____ Dataset

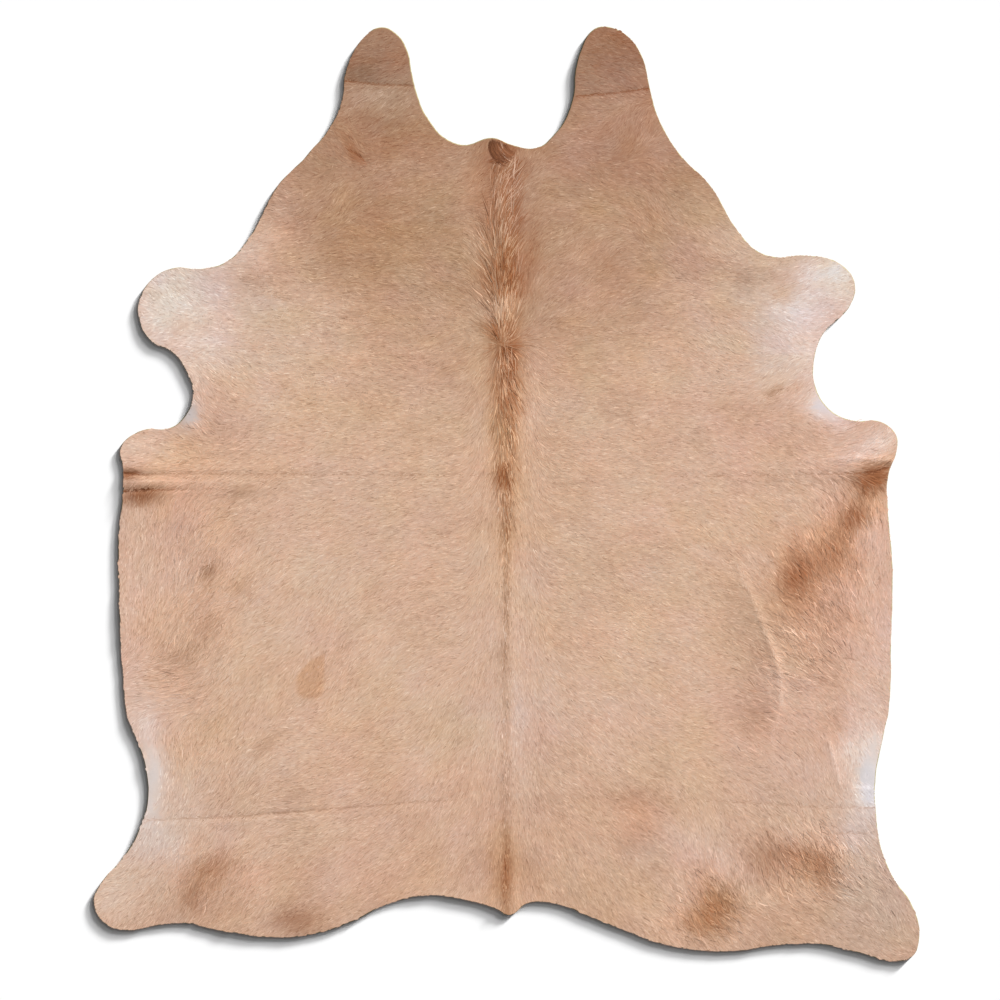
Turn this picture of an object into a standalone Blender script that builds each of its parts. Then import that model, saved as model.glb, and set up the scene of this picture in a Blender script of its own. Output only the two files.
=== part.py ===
"""A whole hair-on cowhide, lying flat on its flesh side with the coat up.

The hide is one piece of leather with its hair still on it, so it is one solid: a flat
underside, a hand-trimmed edge, and a top that follows the lie of the coat and the creases
that folding has left. It is cut from its outline, gridded, raised to the coat's height and
closed underneath.
"""

import bmesh
import bpy
import math
from mathutils import Vector, noise
from mathutils.geometry import intersect_point_line

# Sizes in metres. The neck points to +Y, the coat faces +Z and the middle of the box is at 0, 0.
LEATHER_THICKNESS = 0.0025
COAT_DEPTH = 0.0030
RIM_HEIGHT = 0.0030
RIM_WIDTH = 0.014
LEAST_HEIGHT = 0.0026
UNEVENNESS = 0.0006
UNEVEN_PATCH = 0.11
OUTLINE_STEPS = 4

# The surface is gridded in cells, with closer lines across the creases and the mane.
CELL = 0.042
CLOSE_CELL = 0.013
CLOSE_ROWS = (
    # from, to, along the hide
    (-0.790, -0.680),
    (-0.010, 0.080),
    (0.920, 0.985),
)
CLOSE_COLUMNS = (
    # from, to, across the hide
    (-0.035, 0.030),
)
GRID_REACH = 1.15

# The trimmed edge, clockwise from the tip of the left neck flap. Each point is across, along.
EDGE = (
    ("left neck flap", (
        (-0.295, 1.097), (-0.255, 1.077), (-0.232, 1.038), (-0.222, 0.985), (-0.207, 0.930),
        (-0.180, 0.875), (-0.142, 0.835), (-0.098, 0.820))),
    ("nape", (
        (-0.037, 0.837), (0.015, 0.820), (0.070, 0.813), (0.110, 0.842), (0.142, 0.888))),
    ("right neck flap", (
        (0.157, 0.938), (0.161, 0.992), (0.178, 1.052), (0.207, 1.093), (0.240, 1.097),
        (0.290, 1.071), (0.322, 1.020), (0.336, 0.955))),
    ("right side of the neck", (
        (0.360, 0.875), (0.410, 0.795), (0.478, 0.725), (0.547, 0.613), (0.587, 0.572),
        (0.632, 0.557))),
    ("right foreleg", (
        (0.690, 0.560), (0.750, 0.555), (0.797, 0.530), (0.820, 0.487), (0.802, 0.435),
        (0.745, 0.378), (0.723, 0.320), (0.725, 0.255), (0.757, 0.200), (0.812, 0.173),
        (0.878, 0.170), (0.915, 0.140), (0.916, 0.098), (0.897, 0.045))),
    ("right flank", (
        (0.896, -0.037), (0.907, -0.177), (0.903, -0.367), (0.900, -0.490), (0.883, -0.580),
        (0.866, -0.677), (0.868, -0.745))),
    ("right hind leg", (
        (0.882, -0.838), (0.908, -0.900), (0.952, -0.965), (0.970, -1.042), (0.952, -1.088),
        (0.915, -1.098), (0.825, -1.077), (0.742, -1.058), (0.657, -1.058))),
    ("right of the rump", (
        (0.512, -1.075), (0.378, -1.060), (0.283, -1.028), (0.195, -0.993), (0.117, -0.963),
        (0.055, -0.960))),
    ("root of the tail", (
        (0.003, -0.990), (-0.022, -0.976))),
    ("left of the rump", (
        (-0.118, -0.950), (-0.180, -0.943), (-0.270, -0.960), (-0.365, -1.005), (-0.470, -1.037),
        (-0.560, -1.041))),
    ("left hind leg", (
        (-0.680, -1.025), (-0.755, -1.009), (-0.830, -1.015), (-0.902, -1.025), (-0.945, -1.008),
        (-0.970, -0.960), (-0.950, -0.910), (-0.900, -0.853), (-0.862, -0.785), (-0.843, -0.713),
        (-0.848, -0.647), (-0.863, -0.593), (-0.890, -0.527))),
    ("left flank", (
        (-0.903, -0.413), (-0.910, -0.250), (-0.912, -0.107), (-0.900, 0.052))),
    ("left foreleg", (
        (-0.907, 0.110), (-0.862, 0.147), (-0.785, 0.158), (-0.748, 0.195), (-0.737, 0.238),
        (-0.750, 0.283), (-0.785, 0.333), (-0.833, 0.357), (-0.862, 0.405), (-0.863, 0.455),
        (-0.835, 0.503), (-0.782, 0.531), (-0.720, 0.529))),
    ("left side of the neck", (
        (-0.660, 0.545), (-0.603, 0.605), (-0.540, 0.720), (-0.470, 0.795), (-0.410, 0.870),
        (-0.385, 0.930), (-0.380, 0.985), (-0.362, 1.032), (-0.333, 1.075))),
)

# What stands up from the even coat or lies below it: creases, the mane, fluff and bare pits.
# Half width is where it has run out. Each point of its line is across, along, rise.
RELIEF = (
    # name, half width, line
    ("middle crease", 0.026, (
        (-0.905, 0.055, 0.0040), (-0.620, 0.055, 0.0030), (-0.300, 0.052, 0.0010),
        (0.350, 0.045, 0.0010), (0.620, 0.045, 0.0030), (0.900, 0.055, 0.0055))),
    ("second crease of the left flank", 0.026, (
        (-0.903, 0.008, 0.0045), (-0.720, 0.015, 0.0030), (-0.480, 0.018, 0.0005))),
    ("lower crease, left", 0.026, (
        (-0.845, -0.765, -0.0020), (-0.650, -0.757, -0.0020), (-0.440, -0.740, -0.0015),
        (-0.120, -0.717, -0.0005))),
    ("lower crease, right", 0.026, (
        (0.125, -0.697, -0.0005), (0.360, -0.720, -0.0015), (0.735, -0.740, -0.0020),
        (0.865, -0.738, -0.0020))),
    ("ripple of the right flank", 0.026, (
        (0.565, -0.218, 0.0010), (0.607, -0.343, 0.0018), (0.643, -0.484, 0.0010))),
    ("ripple of the left flank", 0.024, (
        (-0.384, -0.266, 0.0008), (-0.427, -0.385, 0.0012))),
    ("crease by the right hind pit", 0.020, (
        (0.755, -0.583, 0.0020), (0.785, -0.690, 0.0010))),
    ("crease of the left neck flap", 0.024, (
        (-0.382, 0.970, -0.0020), (-0.217, 0.960, -0.0020))),
    ("crease of the right neck flap", 0.024, (
        (0.158, 0.933, -0.0015), (0.335, 0.952, -0.0020))),
    ("mane", 0.030, (
        (-0.015, 0.825, 0.0030), (-0.010, 0.520, 0.0035), (-0.005, 0.350, 0.0045),
        (-0.007, 0.040, 0.0030), (0.000, -0.150, 0.0012), (0.002, -0.760, 0.0012),
        (0.000, -0.960, 0.0020))),
    ("left belly fluff", 0.075, (
        (-0.735, -0.050, 0.0020), (-0.700, -0.240, 0.0035), (-0.690, -0.470, 0.0020))),
    ("right belly fluff", 0.075, (
        (0.820, -0.010, 0.0020), (0.700, -0.190, 0.0035), (0.650, -0.370, 0.0015))),
    ("left hock swirl", 0.060, (
        (-0.740, -0.860, 0.0015), (-0.665, -0.910, 0.0015))),
    ("right hock swirl", 0.065, (
        (0.620, -0.830, 0.0015), (0.720, -0.835, 0.0025), (0.770, -0.905, 0.0015))),
    ("right buttock swirl", 0.060, (
        (0.430, -1.000, 0.0015), (0.510, -0.935, 0.0015))),
    ("left fore pit", 0.070, (
        (-0.800, 0.455, -0.0015), (-0.765, 0.360, -0.0015), (-0.740, 0.240, -0.0010))),
    ("right fore pit", 0.070, (
        (0.770, 0.495, -0.0015), (0.735, 0.390, -0.0020), (0.755, 0.230, -0.0015))),
    ("left hind pit", 0.055, (
        (-0.850, -0.560, -0.0015), (-0.825, -0.670, -0.0020), (-0.835, -0.770, -0.0015))),
    ("right hind pit", 0.060, (
        (0.855, -0.560, -0.0015), (0.840, -0.670, -0.0020), (0.850, -0.760, -0.0015))),
)

HIDE_COLOUR = (0.67, 0.445, 0.287, 1.0)
HIDE_ROUGHNESS = 0.85


def clear_scene():
    for item in list(bpy.data.objects):
        bpy.data.objects.remove(item, do_unlink=True)


def make_material():
    material = bpy.data.materials.new("champagne_coat")
    material.use_nodes = True
    surface = material.node_tree.nodes["Principled BSDF"]
    surface.inputs["Base Color"].default_value = HIDE_COLOUR
    surface.inputs["Roughness"].default_value = HIDE_ROUGHNESS
    surface.inputs["Metallic"].default_value = 0.0
    return material


def cut_outline(collection):
    """The trimmed edge as a filled flat curve, read back as one face in a bmesh."""
    curve = bpy.data.curves.new("edge", "CURVE")
    curve.dimensions = "2D"
    curve.fill_mode = "BOTH"
    curve.resolution_u = OUTLINE_STEPS
    curve.render_resolution_u = 0
    places = [place for _name, stretch in EDGE for place in stretch]
    spline = curve.splines.new("BEZIER")
    spline.bezier_points.add(len(places) - 1)
    spline.use_cyclic_u = True
    for knot, place in zip(spline.bezier_points, places):
        knot.co = (*place, 0.0)
        knot.handle_left_type = "AUTO"
        knot.handle_right_type = "AUTO"
    outline = bpy.data.objects.new("edge", curve)
    collection.objects.link(outline)
    bpy.context.view_layer.update()
    evaluated = outline.evaluated_get(bpy.context.evaluated_depsgraph_get())
    filled = bpy.data.meshes.new_from_object(evaluated)
    bpy.data.objects.remove(outline)
    sheet = bmesh.new()
    sheet.from_mesh(filled)
    bpy.data.meshes.remove(filled)
    bmesh.ops.remove_doubles(sheet, verts=sheet.verts, dist=0.0001)
    bmesh.ops.dissolve_faces(sheet, faces=sheet.faces)
    for face in sheet.faces:
        if face.normal.z < 0.0:
            face.normal_flip()
    return sheet


def grid_lines(close_stretches):
    """Even grid lines over the hide, with closer ones inside each close stretch."""
    steps = int(GRID_REACH / CELL)
    lines = [step * CELL for step in range(-steps, steps + 1)]
    for low, high in close_stretches:
        lines = [line for line in lines if not low - CLOSE_CELL < line < high + CLOSE_CELL]
        count = round((high - low) / CLOSE_CELL)
        lines += [low + (high - low) * step / count for step in range(count + 1)]
    return sorted(lines)


def grid_sheet(sheet):
    """Leave a narrow rim all round and cut what is inside it into cells."""
    inner = [face for face in sheet.faces]
    bmesh.ops.inset_region(sheet, faces=inner, thickness=RIM_WIDTH, use_even_offset=True)
    inner = max(sheet.faces, key=lambda face: face.calc_area())
    pieces = [inner]
    for normal, stretches in ((Vector((0, 1, 0)), CLOSE_ROWS), (Vector((1, 0, 0)), CLOSE_COLUMNS)):
        for line in grid_lines(stretches):
            edges = {edge for face in pieces for edge in face.edges}
            corners = {corner for face in pieces for corner in face.verts}
            cut = bmesh.ops.bisect_plane(sheet, geom=[*corners, *edges, *pieces],
                                         plane_co=normal * line, plane_no=normal, dist=0.002)
            pieces = [item for item in cut["geom"] if isinstance(item, bmesh.types.BMFace)]


def rise_along(line, half_width, place):
    """How much one line of the relief lifts or lowers the coat at a place."""
    best = 0.0
    for start, end in zip(line, line[1:]):
        first, last = Vector(start[:2]), Vector(end[:2])
        _nearest, share = intersect_point_line(place, first, last)
        share = min(1.0, max(0.0, share))
        distance = (place - first.lerp(last, share)).length
        if distance < half_width:
            rise = start[2] + (end[2] - start[2]) * share
            lift = rise * 0.5 * (1.0 + math.cos(math.pi * distance / half_width))
            best = max(best, lift, key=abs)
    return best


def coat_height(place):
    """Height of the coat over the floor, inside the rim."""
    wave = noise.noise(Vector((place.x / UNEVEN_PATCH, place.y / UNEVEN_PATCH, 0.0)))
    height = LEATHER_THICKNESS + COAT_DEPTH + UNEVENNESS * wave
    height += sum(rise_along(line, half_width, place) for _name, half_width, line in RELIEF)
    return max(height, LEAST_HEIGHT)


def raise_coat(sheet):
    for corner in sheet.verts:
        if corner.is_boundary:
            corner.co.z = RIM_HEIGHT
        else:
            corner.co.z = coat_height(corner.co.xy)
    bmesh.ops.triangulate(sheet, faces=sheet.faces, quad_method="SHORT_EDGE", ngon_method="BEAUTY")


def close_underneath(sheet):
    """Draw the edge down to the floor and close it with one flat flesh side."""
    grown = bmesh.ops.extrude_face_region(sheet, geom=sheet.faces[:])["geom"]
    under = [item for item in grown if isinstance(item, bmesh.types.BMVert)]
    for corner in under:
        corner.co.z = 0.0
    under = set(under)
    flesh_side = [face for face in sheet.faces if under.issuperset(face.verts)]
    bmesh.ops.dissolve_faces(sheet, faces=flesh_side, use_verts=False)
    bmesh.ops.recalc_face_normals(sheet, faces=sheet.faces)


def build_hide(collection, material):
    sheet = cut_outline(collection)
    grid_sheet(sheet)
    raise_coat(sheet)
    close_underneath(sheet)
    mesh = bpy.data.meshes.new("hide")
    sheet.to_mesh(mesh)
    sheet.free()
    mesh.materials.append(material)
    mesh.shade_smooth()
    mesh.set_sharp_from_angle(angle=math.radians(50.0))
    hide = bpy.data.objects.new("hide", mesh)
    collection.objects.link(hide)
    return hide


def main():
    clear_scene()
    collection = bpy.data.collections.new("cowhide")
    bpy.context.scene.collection.children.link(collection)
    build_hide(collection, make_material())


main()
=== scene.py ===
# %% [markdown]
# A whole cowhide, tanned with its hair on and combed flat, the colour of champagne. It lies on
# its flesh side, neck end up, and shows three things: a leather skin a little over 2 mm thick
# with a hand-trimmed edge, a short coat that flows out from the backbone, and a few places where
# the hair is long, dark, or almost bare.
#
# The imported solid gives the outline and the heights. This file grows the looks round it: first
# the skin as a thin closed sheet, then the coat as hundreds of thousands of small pointed blades
# of hair, each laid the way the real coat is combed.

import bmesh
import bpy
import math
import numpy as np
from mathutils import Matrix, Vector, kdtree
from mathutils.bvhtree import BVHTree
from mathutils.geometry import delaunay_2d_cdt


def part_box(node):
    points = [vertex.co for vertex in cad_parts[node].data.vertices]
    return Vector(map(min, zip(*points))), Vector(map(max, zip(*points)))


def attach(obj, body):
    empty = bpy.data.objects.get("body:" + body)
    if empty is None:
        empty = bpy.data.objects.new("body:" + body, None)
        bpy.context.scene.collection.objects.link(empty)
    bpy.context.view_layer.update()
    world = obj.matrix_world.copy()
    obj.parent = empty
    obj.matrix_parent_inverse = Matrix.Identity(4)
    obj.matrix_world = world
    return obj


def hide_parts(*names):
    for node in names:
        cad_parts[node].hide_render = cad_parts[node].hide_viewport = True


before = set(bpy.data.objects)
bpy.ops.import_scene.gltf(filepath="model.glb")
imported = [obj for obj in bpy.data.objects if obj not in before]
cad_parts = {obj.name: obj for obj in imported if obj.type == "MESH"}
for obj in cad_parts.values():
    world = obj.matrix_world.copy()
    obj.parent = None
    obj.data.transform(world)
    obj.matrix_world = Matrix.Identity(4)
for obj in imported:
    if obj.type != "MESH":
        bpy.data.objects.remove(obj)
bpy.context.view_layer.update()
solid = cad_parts["hide"]
low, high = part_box("hide")
print("hide", round(high.x - low.x, 3), "by", round(high.y - low.y, 3), "m")

# %% [markdown]
# The edge of a hide is cut freehand, so nothing about it is straight. It could be drawn again
# here, but the solid already has it: the rim of its flat underside. Walking round that rim once
# gives the outline, and both the skin and the coat then use the same one.

# %% Read the trimmed edge
WELD = 1e-5


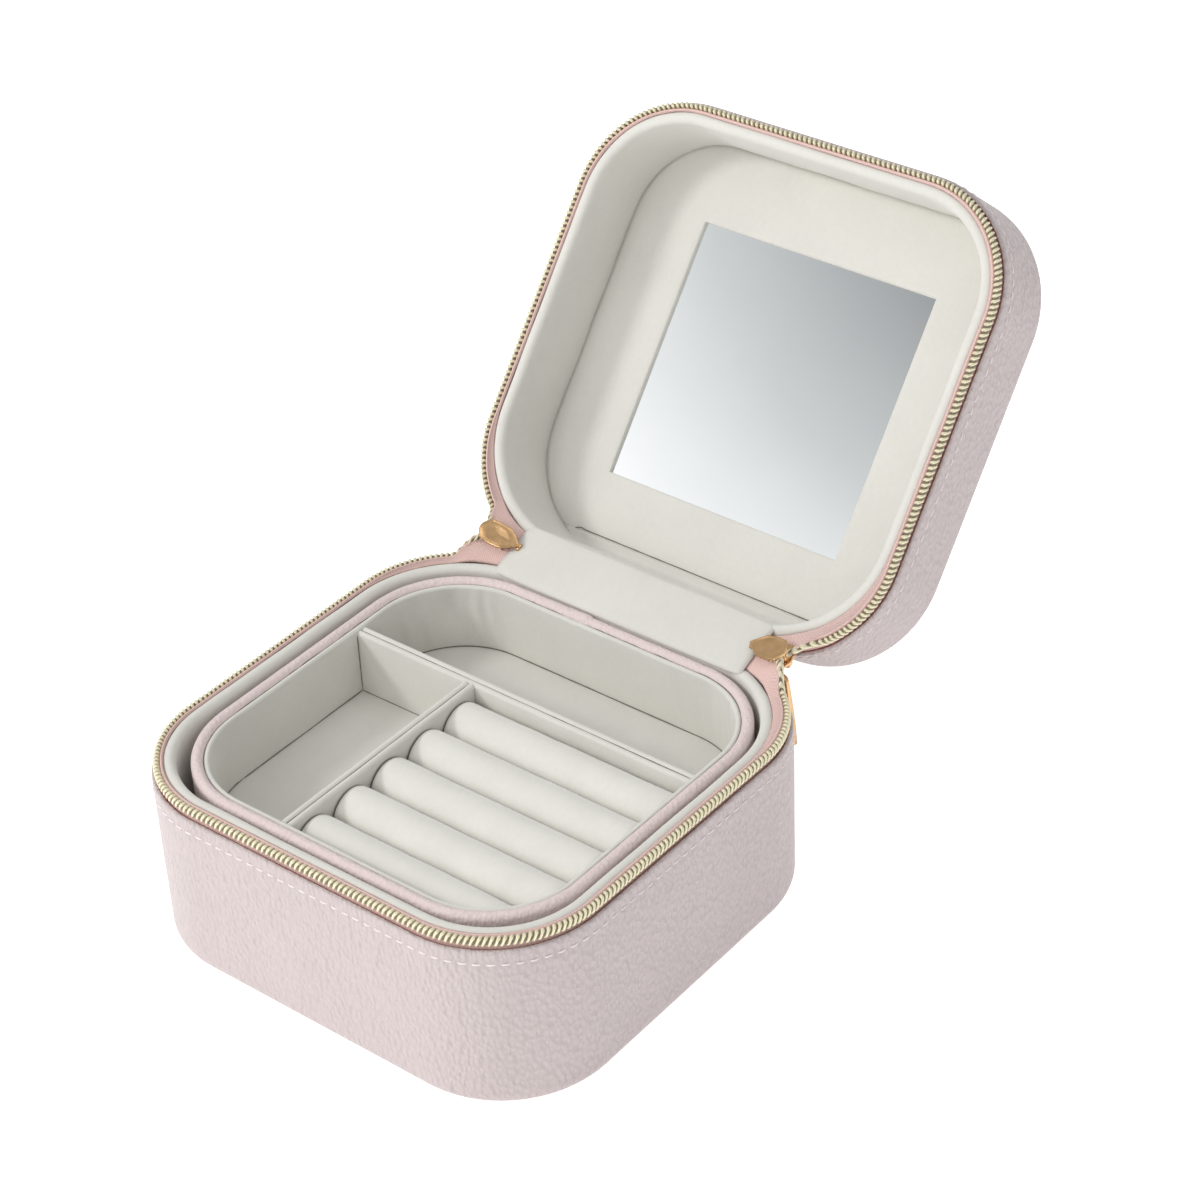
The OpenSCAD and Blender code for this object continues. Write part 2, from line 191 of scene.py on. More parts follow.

________

Reproduce exactly the lines from the beginning of the entries above up to and including the line that contains "GRID_REACH = 1.15".

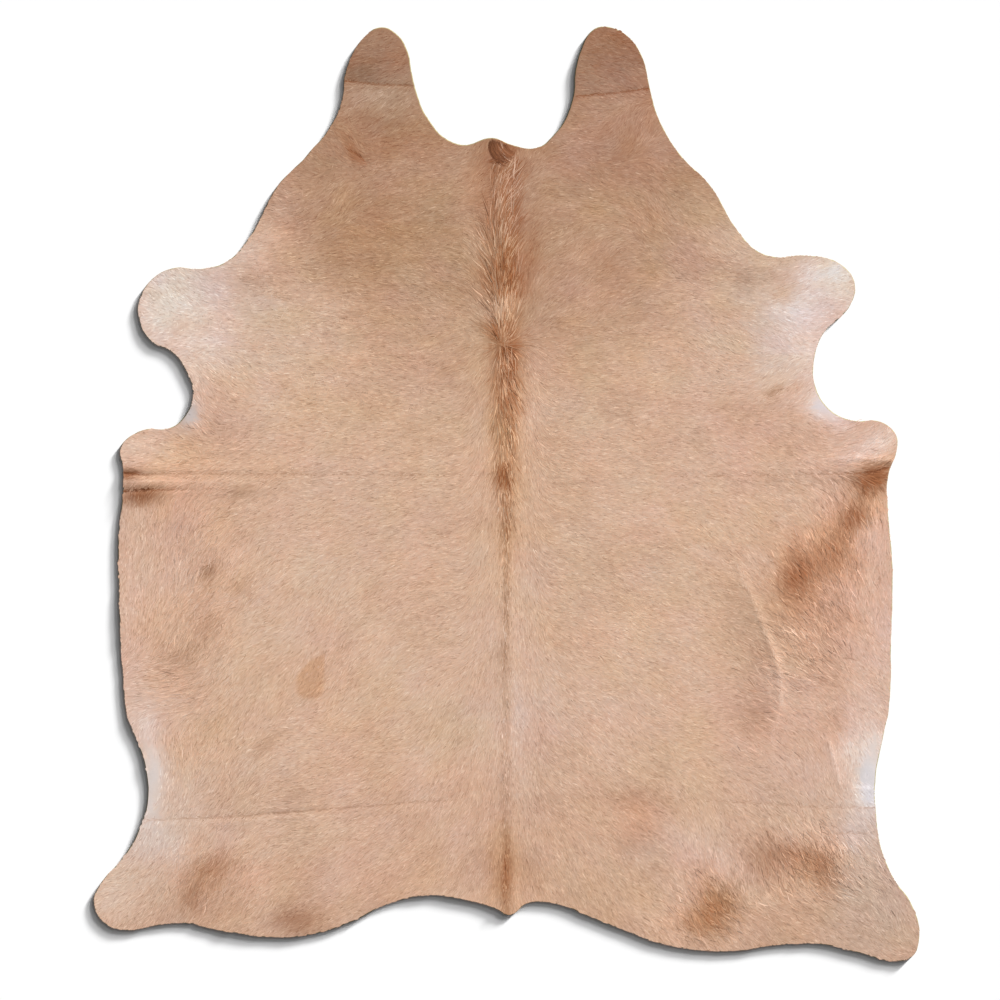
Turn this picture of an object into a standalone Blender script that builds each of its parts. Then import that model, saved as model.glb, and set up the scene of this picture in a Blender script of its own. Output only the two files.
=== part.py ===
"""A whole hair-on cowhide, lying flat on its flesh side with the coat up.

The hide is one piece of leather with its hair still on it, so it is one solid: a flat
underside, a hand-trimmed edge, and a top that follows the lie of the coat and the creases
that folding has left. It is cut from its outline, gridded, raised to the coat's height and
closed underneath.
"""

import bmesh
import bpy
import math
from mathutils import Vector, noise
from mathutils.geometry import intersect_point_line

# Sizes in metres. The neck points to +Y, the coat faces +Z and the middle of the box is at 0, 0.
LEATHER_THICKNESS = 0.0025
COAT_DEPTH = 0.0030
RIM_HEIGHT = 0.0030
RIM_WIDTH = 0.014
LEAST_HEIGHT = 0.0026
UNEVENNESS = 0.0006
UNEVEN_PATCH = 0.11
OUTLINE_STEPS = 4

# The surface is gridded in cells, with closer lines across the creases and the mane.
CELL = 0.042
CLOSE_CELL = 0.013
CLOSE_ROWS = (
    # from, to, along the hide
    (-0.790, -0.680),
    (-0.010, 0.080),
    (0.920, 0.985),
)
CLOSE_COLUMNS = (
    # from, to, across the hide
    (-0.035, 0.030),
)
GRID_REACH = 1.15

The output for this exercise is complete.